Haru Ichiban
Haru Ichiban
A little over two years ago I arrived in Tokyo in the middle of winter. I thought the scant dusting of snow in the neighborhood where I lived in Chiba was cute, but was glad the streets of Tokyo where I worked and walked and rode the trains were clear, if a little damp. The next year was the same again. I was now living in the city, and just once outside my apartment window I was able to catch sight of the large white flakes shimmying down to earth only to dissolve as soon as they hit the pavement. All the old folks grumbled again about global warming and how Tokyo used to be all white this time of year.Well, maybe the "cool biz" campaign finally kicked in, or maybe some of the department stores in Tokyo stopped cranking up the AC and then leaving the doors open, because this year the snow gods really let loose on Tokyo.
It started with some awful days, where the temperature was below freezing and the sky was so grey and mottled that 2pm felt like twilight. It was depressing just to be outdoors. Then, it got almost imperceptably warmer, and all the old folks smiled knowingly. The great flakes fell consistenly for about a week, piling up on the sidewalks, gettings shoveled away by old ladies in plastic boots, melting a little, and then piling up again. Reactions were mixed; some enjoyed the romance of it, some grumbled at the slower trains and slippery road, and many, including myself, went into hiding. Tokyo is a great city, but not a one to be trudged around in the cold. I hibernated.
Feeling apologetic, the weather gods then relented and treated us to two weeks of blue skies and full-on sunshine. Don't get me wrong, it was still cold, but if you stood in the sun long enough you almost didn't need those gloves, or to wrap your scarf up quite so tightly. When I saw the first pink and white petals creep out of the plum blossom trees, I knew something was coming.

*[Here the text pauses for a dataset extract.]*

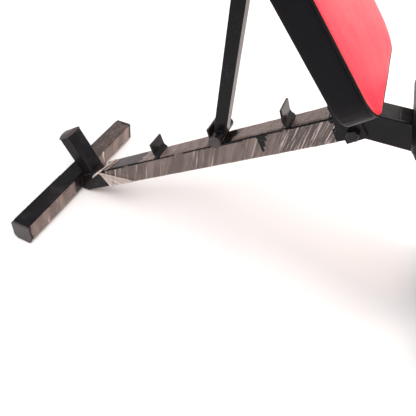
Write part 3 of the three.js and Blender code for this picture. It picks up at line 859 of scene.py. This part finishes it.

Saturday morning was so warm you almost wanted to unbutton your jacket. Not because you had to, but just cause you could stand the thought of it. Okay, we were getting cocky. But then, at around 1pm, the wind started, and still hasn't let up.
This is bone freezing, building whistling, train stopping, dust storming, blowing little old ladies a few inches back on the side walk, ridiculous wind. The Japanese call it Haruichiban, the first wind of Spring.
I first experienced the Haruichiban two years ago, when I was working for a small Japanese company in Nihonbashi, and the wind shoving itself between buildings had ruffled my skirt and made a mess out of my hair one too many times. "What's with this damn wind?" I asked my co-workers, in my then faltering Japanese. They explained Haruichiban to me, and added that the "building wind" downtown where all the skyscrapers were only made things worse. I taunted them a little bit for speaking a language that named winds, but felt in a much better humor knowing that the breeze wasn't just blustering, but blowing in a new season, one of festivals, cherry blossoms, and longer, warmer, more perfect days. Even today the crowds cooling their heels at Tokyo station waiting for the Shinkansen to get back up and running didn't seem too pissed off about it. We're all sick of the cold, and are ready for something new again.